But if that $27 seat has already been sold to someone who didn't show up, I can't buy that ticket.

BTW, it's called the Comiskey Upgrade.

Procol Harum
05-01-2002, 02:46 PM
Originally posted by duke of dorwood
I have no sympathy for the team losing $10.00 on a seat. Last year we had 4 or 5 of our season ticket games on half price Mondays and we paid full price. And we had the most annoying people there on those nights, by the way.

1.) Caveat emptor (particularly when dealing with Baseball owners).

2.)So, you don't like sitting with all that $13 per ticket riff-raff, eh?.

Kilroy
05-01-2002, 02:51 PM
Originally posted by duke of dorwood
I have no sympathy for the team losing $10.00 on a seat. Last year we had 4 or 5 of our season ticket games on half price Mondays and we paid full price. And we had the most annoying people there on those nights, by the way.

I was a bit irritated about the same thing. I thought the half price seats were for upper deck only? Anyway, the key to getting half price is buying the ticket as a walk-up. No deal for advance sales...

PaleHoseGeorge
05-01-2002, 03:02 PM
Originally posted by Kilroy
... No deal for advance sales...

Precisely.

Now then, why would any of us be surprised that the Sox are setting records for day-of-game walk up sales, or that season ticket sales lag far behind what is necessary for a healthy franchise?

Given how the Sox price seats, why wouldn't a potential season ticket customer feel like a chump? To the contrary, maybe they decide to give up their season tickets and stand in line for the same seats the day of the game? After all, it worked out just fine for the $13 hoi polloi seated next to them, didn't it?

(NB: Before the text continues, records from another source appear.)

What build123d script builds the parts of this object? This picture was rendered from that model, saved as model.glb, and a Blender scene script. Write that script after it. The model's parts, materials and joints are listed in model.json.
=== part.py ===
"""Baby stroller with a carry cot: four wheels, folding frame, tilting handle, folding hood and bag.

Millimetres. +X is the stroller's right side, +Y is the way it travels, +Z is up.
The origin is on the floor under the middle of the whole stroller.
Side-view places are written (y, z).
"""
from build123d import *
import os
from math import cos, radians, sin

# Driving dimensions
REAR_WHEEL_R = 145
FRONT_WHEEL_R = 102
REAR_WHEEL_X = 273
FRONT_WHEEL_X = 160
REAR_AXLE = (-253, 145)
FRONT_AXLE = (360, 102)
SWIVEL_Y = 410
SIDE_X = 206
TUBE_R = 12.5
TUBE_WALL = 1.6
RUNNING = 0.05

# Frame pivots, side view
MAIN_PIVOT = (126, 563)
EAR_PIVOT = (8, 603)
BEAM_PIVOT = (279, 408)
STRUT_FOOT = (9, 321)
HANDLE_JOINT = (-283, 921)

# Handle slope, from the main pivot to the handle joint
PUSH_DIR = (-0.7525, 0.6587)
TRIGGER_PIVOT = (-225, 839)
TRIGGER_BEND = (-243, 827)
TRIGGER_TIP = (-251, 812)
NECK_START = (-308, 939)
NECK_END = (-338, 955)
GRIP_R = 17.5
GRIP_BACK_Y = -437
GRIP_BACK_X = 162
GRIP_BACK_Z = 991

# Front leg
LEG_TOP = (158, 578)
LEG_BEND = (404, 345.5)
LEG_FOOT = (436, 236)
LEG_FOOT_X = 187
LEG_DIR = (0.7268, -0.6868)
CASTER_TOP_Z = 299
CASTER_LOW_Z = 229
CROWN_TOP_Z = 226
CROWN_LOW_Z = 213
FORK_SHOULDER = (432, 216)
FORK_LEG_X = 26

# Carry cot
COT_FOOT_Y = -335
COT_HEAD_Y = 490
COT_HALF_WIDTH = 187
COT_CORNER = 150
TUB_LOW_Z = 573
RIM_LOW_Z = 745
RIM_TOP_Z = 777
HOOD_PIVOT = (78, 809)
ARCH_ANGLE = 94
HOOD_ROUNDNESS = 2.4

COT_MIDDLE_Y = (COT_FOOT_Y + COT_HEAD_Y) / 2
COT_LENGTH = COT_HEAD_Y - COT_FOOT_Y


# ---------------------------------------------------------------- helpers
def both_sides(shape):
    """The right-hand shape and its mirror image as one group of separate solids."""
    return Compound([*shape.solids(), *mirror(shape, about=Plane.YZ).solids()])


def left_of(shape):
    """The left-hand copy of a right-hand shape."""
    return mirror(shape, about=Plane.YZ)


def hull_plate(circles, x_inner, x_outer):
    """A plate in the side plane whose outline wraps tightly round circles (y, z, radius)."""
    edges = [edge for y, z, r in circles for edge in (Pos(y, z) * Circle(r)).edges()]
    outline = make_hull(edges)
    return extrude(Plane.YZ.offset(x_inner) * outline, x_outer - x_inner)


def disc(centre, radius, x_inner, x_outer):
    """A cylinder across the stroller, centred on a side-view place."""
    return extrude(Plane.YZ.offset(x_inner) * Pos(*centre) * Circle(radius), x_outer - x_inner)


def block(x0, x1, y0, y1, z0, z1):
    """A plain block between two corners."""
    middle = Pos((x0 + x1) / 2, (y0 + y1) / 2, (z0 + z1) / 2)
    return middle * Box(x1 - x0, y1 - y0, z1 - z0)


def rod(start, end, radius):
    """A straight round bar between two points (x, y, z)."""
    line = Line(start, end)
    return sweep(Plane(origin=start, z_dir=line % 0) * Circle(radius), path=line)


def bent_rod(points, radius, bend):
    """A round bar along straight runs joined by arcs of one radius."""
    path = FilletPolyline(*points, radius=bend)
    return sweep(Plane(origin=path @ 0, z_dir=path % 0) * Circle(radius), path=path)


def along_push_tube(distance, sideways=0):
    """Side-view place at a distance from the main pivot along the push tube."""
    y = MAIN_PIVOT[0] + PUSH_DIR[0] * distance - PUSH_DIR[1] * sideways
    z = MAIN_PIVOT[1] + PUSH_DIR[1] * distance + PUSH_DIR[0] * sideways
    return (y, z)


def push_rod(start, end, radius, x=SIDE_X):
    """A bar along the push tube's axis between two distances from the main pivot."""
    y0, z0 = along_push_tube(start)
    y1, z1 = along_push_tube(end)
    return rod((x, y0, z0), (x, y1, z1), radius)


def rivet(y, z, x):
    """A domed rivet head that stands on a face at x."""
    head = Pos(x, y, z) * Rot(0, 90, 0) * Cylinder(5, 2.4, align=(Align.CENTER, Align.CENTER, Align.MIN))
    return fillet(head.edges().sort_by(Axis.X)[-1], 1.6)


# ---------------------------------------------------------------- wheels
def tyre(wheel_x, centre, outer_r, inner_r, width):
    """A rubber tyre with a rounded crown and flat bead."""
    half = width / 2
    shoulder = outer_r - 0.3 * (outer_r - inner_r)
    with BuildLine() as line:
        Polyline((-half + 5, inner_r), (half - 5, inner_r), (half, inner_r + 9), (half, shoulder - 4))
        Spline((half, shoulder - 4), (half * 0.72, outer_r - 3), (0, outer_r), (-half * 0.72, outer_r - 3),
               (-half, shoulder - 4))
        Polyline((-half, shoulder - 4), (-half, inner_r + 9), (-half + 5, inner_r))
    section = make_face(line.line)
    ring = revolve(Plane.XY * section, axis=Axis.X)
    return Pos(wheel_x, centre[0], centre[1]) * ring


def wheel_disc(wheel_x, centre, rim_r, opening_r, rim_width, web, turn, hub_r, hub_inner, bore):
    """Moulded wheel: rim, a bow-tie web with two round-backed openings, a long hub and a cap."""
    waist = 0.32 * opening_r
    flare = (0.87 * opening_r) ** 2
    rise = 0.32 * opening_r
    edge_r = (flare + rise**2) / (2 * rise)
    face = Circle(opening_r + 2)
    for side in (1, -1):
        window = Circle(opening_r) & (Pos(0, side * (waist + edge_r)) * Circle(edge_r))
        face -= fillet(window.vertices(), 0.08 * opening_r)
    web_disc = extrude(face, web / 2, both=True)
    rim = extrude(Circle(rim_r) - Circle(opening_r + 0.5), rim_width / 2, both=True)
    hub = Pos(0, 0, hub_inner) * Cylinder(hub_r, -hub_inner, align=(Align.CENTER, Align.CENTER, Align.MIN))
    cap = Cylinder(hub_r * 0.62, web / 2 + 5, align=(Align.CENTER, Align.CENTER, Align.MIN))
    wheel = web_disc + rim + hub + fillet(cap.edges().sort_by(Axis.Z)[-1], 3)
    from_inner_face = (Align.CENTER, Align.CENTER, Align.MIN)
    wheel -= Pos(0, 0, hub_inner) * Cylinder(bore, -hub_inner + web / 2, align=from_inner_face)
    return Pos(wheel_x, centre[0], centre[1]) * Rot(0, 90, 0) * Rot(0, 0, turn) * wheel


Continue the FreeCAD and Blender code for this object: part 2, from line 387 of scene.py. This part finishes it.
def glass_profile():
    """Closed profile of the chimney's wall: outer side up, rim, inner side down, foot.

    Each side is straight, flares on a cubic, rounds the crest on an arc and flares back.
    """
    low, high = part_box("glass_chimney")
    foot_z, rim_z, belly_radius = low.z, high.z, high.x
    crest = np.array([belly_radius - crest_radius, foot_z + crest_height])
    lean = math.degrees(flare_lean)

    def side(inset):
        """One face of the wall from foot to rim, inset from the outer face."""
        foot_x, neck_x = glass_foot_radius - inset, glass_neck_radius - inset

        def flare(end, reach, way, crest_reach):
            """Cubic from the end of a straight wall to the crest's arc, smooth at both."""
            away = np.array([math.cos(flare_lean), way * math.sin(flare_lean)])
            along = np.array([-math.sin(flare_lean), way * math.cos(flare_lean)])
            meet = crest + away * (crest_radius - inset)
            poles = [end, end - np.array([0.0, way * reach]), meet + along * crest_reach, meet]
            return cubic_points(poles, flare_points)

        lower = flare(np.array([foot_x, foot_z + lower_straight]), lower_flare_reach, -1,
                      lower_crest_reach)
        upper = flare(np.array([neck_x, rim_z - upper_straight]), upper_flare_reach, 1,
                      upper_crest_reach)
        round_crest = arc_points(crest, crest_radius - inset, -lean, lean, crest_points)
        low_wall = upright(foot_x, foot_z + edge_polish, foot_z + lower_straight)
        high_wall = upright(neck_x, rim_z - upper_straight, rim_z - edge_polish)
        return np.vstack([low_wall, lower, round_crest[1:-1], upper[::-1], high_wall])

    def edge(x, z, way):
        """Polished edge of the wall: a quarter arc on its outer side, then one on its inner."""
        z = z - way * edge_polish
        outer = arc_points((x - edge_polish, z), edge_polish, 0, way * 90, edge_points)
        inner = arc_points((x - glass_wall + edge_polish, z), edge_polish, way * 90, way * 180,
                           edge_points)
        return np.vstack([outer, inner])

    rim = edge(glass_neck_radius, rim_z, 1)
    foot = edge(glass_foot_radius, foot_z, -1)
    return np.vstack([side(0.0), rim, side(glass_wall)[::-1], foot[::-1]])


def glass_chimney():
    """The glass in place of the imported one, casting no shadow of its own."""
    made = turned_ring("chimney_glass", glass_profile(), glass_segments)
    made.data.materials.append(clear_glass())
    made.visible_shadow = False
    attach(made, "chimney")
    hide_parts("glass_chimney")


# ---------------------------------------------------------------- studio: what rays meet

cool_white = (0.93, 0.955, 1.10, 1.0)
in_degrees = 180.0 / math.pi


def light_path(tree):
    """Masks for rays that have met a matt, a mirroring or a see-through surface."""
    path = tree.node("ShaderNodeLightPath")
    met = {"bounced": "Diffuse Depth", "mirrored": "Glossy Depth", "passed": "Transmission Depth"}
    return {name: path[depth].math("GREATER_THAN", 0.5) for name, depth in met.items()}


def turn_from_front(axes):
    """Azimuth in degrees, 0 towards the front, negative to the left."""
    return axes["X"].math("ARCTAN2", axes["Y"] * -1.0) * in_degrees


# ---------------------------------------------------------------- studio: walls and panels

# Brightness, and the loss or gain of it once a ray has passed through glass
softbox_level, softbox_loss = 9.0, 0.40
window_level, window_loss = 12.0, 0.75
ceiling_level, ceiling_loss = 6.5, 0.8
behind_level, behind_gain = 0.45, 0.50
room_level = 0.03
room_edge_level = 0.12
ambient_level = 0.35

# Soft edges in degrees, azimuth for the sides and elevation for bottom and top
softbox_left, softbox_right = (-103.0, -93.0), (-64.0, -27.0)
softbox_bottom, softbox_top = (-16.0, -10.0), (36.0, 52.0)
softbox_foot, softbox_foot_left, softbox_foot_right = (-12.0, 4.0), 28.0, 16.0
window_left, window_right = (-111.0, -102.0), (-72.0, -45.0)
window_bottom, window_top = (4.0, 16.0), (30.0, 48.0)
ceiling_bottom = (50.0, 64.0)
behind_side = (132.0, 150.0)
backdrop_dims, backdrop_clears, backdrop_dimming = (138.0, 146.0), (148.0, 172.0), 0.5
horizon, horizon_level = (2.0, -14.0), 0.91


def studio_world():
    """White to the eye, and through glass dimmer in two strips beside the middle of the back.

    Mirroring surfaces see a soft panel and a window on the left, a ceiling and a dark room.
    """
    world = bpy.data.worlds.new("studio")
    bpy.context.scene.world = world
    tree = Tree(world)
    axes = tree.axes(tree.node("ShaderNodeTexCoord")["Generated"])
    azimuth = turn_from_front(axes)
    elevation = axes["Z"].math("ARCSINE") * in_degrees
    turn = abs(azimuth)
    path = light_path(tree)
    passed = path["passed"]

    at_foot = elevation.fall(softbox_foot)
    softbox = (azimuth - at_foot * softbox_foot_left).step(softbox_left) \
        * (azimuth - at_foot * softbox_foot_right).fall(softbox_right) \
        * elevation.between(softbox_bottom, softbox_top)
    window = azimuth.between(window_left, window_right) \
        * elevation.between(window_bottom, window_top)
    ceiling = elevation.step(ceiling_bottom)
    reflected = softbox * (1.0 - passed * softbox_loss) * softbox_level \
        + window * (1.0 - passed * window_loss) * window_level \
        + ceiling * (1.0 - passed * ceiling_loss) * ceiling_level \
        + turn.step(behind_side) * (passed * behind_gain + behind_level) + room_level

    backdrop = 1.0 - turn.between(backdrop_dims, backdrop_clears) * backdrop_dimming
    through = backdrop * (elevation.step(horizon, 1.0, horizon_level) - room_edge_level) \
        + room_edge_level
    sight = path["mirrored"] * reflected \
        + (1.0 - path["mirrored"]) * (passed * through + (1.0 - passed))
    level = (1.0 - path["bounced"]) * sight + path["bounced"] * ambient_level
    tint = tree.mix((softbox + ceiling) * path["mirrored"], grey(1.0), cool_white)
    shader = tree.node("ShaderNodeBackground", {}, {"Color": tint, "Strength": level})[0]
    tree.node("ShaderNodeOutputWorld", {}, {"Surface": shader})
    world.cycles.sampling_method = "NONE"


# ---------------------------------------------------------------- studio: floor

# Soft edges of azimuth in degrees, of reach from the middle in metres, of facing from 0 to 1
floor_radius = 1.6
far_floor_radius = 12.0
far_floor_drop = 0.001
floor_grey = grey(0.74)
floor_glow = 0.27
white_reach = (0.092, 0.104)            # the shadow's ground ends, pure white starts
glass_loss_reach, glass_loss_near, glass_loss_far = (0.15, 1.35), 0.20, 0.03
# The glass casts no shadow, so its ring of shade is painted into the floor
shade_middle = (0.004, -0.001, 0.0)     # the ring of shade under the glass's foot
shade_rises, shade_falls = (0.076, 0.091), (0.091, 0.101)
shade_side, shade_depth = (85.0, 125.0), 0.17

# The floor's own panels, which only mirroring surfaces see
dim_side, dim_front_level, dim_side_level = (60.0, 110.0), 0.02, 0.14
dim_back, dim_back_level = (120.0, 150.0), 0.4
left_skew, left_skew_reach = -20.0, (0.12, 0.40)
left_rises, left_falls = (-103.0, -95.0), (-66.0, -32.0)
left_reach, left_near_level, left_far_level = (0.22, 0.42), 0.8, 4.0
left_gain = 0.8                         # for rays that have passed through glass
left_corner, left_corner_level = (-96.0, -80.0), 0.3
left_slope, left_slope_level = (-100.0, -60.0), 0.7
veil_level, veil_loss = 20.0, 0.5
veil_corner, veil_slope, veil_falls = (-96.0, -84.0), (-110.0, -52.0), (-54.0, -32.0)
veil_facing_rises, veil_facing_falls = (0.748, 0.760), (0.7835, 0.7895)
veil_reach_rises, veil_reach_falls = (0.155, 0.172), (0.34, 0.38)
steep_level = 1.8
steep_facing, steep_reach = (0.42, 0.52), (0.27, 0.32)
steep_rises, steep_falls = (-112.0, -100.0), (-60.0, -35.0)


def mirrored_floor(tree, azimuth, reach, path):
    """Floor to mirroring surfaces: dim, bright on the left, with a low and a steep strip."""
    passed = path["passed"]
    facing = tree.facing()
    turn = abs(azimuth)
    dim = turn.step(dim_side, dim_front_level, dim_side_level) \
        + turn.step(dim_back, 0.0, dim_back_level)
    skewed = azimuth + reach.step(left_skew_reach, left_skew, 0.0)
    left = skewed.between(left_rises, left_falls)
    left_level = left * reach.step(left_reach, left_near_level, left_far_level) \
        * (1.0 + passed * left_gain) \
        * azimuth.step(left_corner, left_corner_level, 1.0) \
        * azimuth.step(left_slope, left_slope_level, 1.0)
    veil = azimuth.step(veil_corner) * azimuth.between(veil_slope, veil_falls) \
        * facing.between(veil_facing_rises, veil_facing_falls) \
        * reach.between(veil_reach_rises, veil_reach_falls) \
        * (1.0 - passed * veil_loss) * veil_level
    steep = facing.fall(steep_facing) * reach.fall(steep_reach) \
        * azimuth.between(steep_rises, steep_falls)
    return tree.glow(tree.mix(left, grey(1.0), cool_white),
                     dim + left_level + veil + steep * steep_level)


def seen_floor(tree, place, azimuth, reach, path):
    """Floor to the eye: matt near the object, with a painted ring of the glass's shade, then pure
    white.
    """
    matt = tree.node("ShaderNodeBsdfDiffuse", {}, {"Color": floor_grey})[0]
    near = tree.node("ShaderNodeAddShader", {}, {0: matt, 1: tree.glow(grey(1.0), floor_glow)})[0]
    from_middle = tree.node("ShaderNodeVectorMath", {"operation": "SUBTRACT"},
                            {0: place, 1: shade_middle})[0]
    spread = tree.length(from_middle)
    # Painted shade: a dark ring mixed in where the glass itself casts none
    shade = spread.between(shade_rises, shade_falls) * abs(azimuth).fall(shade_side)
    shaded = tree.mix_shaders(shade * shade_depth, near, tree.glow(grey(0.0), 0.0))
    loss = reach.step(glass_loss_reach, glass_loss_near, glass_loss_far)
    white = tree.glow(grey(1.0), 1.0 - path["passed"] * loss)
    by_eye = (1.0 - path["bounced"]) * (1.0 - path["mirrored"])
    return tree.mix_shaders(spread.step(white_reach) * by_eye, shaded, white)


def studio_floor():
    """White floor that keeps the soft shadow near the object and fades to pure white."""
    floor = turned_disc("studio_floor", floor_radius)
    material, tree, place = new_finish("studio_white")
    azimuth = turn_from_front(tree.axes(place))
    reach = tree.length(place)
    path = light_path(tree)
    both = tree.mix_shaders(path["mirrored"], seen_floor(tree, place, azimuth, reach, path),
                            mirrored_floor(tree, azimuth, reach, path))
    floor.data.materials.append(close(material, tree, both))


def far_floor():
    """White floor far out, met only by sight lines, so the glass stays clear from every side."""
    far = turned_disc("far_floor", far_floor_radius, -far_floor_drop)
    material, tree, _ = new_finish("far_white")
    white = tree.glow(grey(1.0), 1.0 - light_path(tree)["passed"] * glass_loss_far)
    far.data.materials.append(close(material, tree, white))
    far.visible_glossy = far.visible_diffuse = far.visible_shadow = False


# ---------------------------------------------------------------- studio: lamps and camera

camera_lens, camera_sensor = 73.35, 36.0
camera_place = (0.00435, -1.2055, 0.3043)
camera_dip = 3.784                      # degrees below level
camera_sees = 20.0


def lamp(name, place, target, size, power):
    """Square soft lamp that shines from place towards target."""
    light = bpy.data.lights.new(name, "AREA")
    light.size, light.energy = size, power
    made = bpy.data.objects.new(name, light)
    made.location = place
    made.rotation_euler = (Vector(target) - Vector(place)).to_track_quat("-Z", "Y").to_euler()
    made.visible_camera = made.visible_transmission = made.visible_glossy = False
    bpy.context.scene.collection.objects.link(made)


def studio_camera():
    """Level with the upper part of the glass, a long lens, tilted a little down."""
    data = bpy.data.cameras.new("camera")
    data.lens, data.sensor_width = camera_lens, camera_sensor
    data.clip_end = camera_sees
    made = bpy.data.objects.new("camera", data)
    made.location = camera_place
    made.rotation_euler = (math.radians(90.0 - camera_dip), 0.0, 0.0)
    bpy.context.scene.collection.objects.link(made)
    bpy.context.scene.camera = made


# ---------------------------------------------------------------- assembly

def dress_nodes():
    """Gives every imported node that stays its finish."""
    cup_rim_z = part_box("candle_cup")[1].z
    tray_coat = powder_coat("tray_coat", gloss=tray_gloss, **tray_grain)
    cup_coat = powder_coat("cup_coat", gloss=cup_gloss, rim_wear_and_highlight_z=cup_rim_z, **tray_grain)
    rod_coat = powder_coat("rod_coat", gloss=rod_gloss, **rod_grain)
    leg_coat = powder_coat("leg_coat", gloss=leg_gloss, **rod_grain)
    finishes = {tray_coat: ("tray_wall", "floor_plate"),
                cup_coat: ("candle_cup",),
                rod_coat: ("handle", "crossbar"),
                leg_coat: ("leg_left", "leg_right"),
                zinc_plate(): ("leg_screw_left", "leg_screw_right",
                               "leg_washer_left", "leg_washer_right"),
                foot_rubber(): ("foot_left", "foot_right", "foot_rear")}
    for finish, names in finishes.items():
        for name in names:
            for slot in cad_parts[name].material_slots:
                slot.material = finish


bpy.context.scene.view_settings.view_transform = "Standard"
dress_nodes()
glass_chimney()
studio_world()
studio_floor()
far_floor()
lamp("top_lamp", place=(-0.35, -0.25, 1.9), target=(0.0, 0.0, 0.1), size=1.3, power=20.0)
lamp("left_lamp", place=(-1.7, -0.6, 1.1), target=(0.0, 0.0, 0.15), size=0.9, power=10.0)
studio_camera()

Ticket price strategy is the key element to marketing an entertainment performance. The Sox are clueless how to develop that strategy.*

*ignoring for the moment the state lease subsidy.

cheeses_h_rice
05-01-2002, 03:06 PM
Originally posted by Cheryl


But if that $27 seat has already been sold to someone who didn't show up, I can't buy that ticket.

BTW, it's called the Comiskey Upgrade.

I'm familiar with the concept; I will often do this a few innings into the game, especially if there are a LOT of empty seats.

I guess I could come back and ask, "How do you know that seat you've taken was already sold?"

There are still empty spots in the really nice seats that haven't been sold. I believe season ticket holders can turn in tickets they won't use for extra tickets to another game.

So, there is a chance that that seat you've sidled into hasn't been paid for. Just a thought.

Cheryl
05-01-2002, 03:26 PM
Originally posted by cheeses_h_rice


I'm familiar with the concept; I will often do this a few innings into the game, especially if there are a LOT of empty seats.

I guess I could come back and ask, "How do you know that seat you've taken was already sold?"

There are still empty spots in the really nice seats that haven't been sold. I believe season ticket holders can turn in tickets they won't use for extra tickets to another game.

So, there is a chance that that seat you've sidled into hasn't been paid for. Just a thought.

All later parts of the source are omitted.